I don't think 128 bit fp modes are supported in PPC, I think theres just an option to do 128 bit opps on vectors of 4 32 bit SP values (the same is also supported in SSE, as well as vectors of 2 64 bit doubles).  I could be wrong though, I haven't followed PPC very closely.

Question about floating point

Reply #5


Because x86 CPUs only support 32 and 64 bit, so other modes are not very easy to do.


Also 80bit (Intel) and 128bit (PowerPC)



I don't think 128 bit fp modes are supported in PPC, I think theres just an option to do 128 bit opps on vectors of 4 32 bit SP values (the same is also supported in SSE, as well as vectors of 2 64 bit doubles).  I could be wrong though, I haven't followed PPC very closely.


You are correct. PPC (Altivec/VMX) can do 4 * 32 bit FP. SSE can do the same. SSE2 can do 2 * 64 bit FP

/Kef

Question about floating point

Reply #6
I would like to see support of fp in ASIO. It is useful for internal recording purposes such as software samplers.

Thanks for the replies. Learned something about fp.

Question about floating point

Reply #7
ASIO, IIRC, is meant as an extremely direct access method to the bare hardware. Floating point I/O on sound cards is quite rare. Anything that would require software floating-point to integer conversion would be bloody painful and might affect latency numbers.

 

Question about floating point

Reply #8
ASIO, IIRC, is meant as an extremely direct access method to the bare hardware. Floating point I/O on sound cards is quite rare. Anything that would require software floating-point to integer conversion would be bloody painful and might affect latency numbers.


ASIO definitely supports floating point audio, both in 32bit and 64bit precisions.  However, the ASIO driver for most sound cards will probably just refuse the format, or possibly convert it on the fly.
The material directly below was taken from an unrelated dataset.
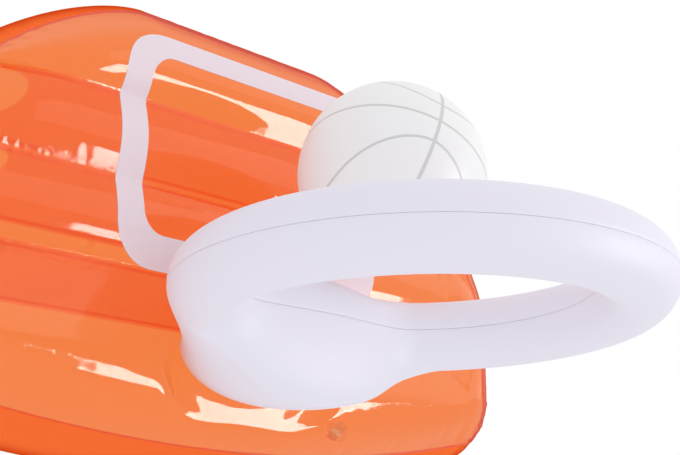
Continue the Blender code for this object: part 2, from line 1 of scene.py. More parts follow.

ASIO is not direct access to the bare hardware.  It's simply an API<->driver layer that avoids the OS audio stack, with its associated latency and quality problems.
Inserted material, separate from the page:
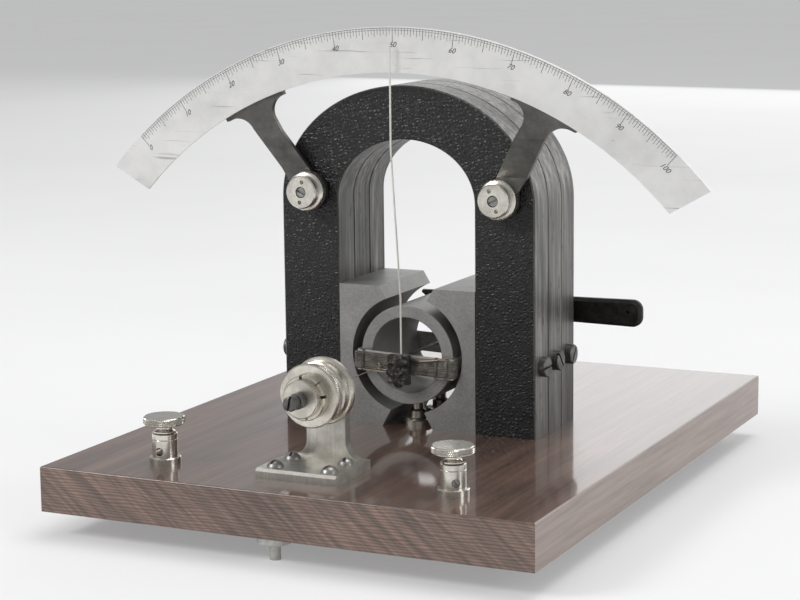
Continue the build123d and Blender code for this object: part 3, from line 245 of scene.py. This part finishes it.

Question about floating point

Reply #9
Changing volume in floating point is lossy, but so little lossy that in practice it is not.
As to floating point support in hardware, that would be useless. As some have said, 24-bit is already more that can be achieved in practice. Best DACs have a true resolution of around 21 bit, due lo limitations imposed by real-world electronics.
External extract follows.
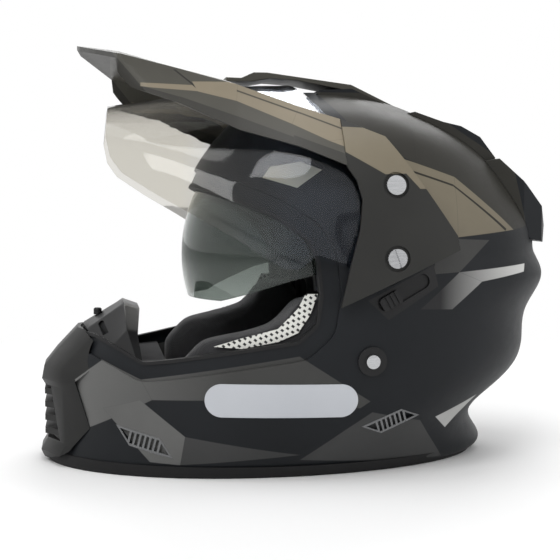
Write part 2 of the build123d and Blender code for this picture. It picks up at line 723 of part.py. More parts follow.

Question about floating point

Reply #10
Changing volume in floating point is lossy, but so little lossy that in practice it is not.


Well, if you change it by exactly a power of 2 ...

In general a touch of added noise 24 bits down should not be much of an issue unless you're somebody who demands "bit exact' data.

Consider 24 bits == 144dB. 

Since the noise level of the atmosphere is about 6dB SPL (white noise, 20 to 20k), that gives you a peak level of 150dB, which is way over what most stereo electronics (except for competition car stereos not intended for human ears) can reproduce.

Of course, as somebody else said, there are no cards out there that really give close to 24 real bits, either.

Just consider the impedences and such required.
-----
J. D. (jj) Johnston

Question about floating point

Reply #11
Well, if you change it by exactly a power of 2 ...

In general a touch of added noise 24 bits down should not be much of an issue unless you're somebody who demands "bit exact' data.

I wasn't thinking on that particular case but more on general editing.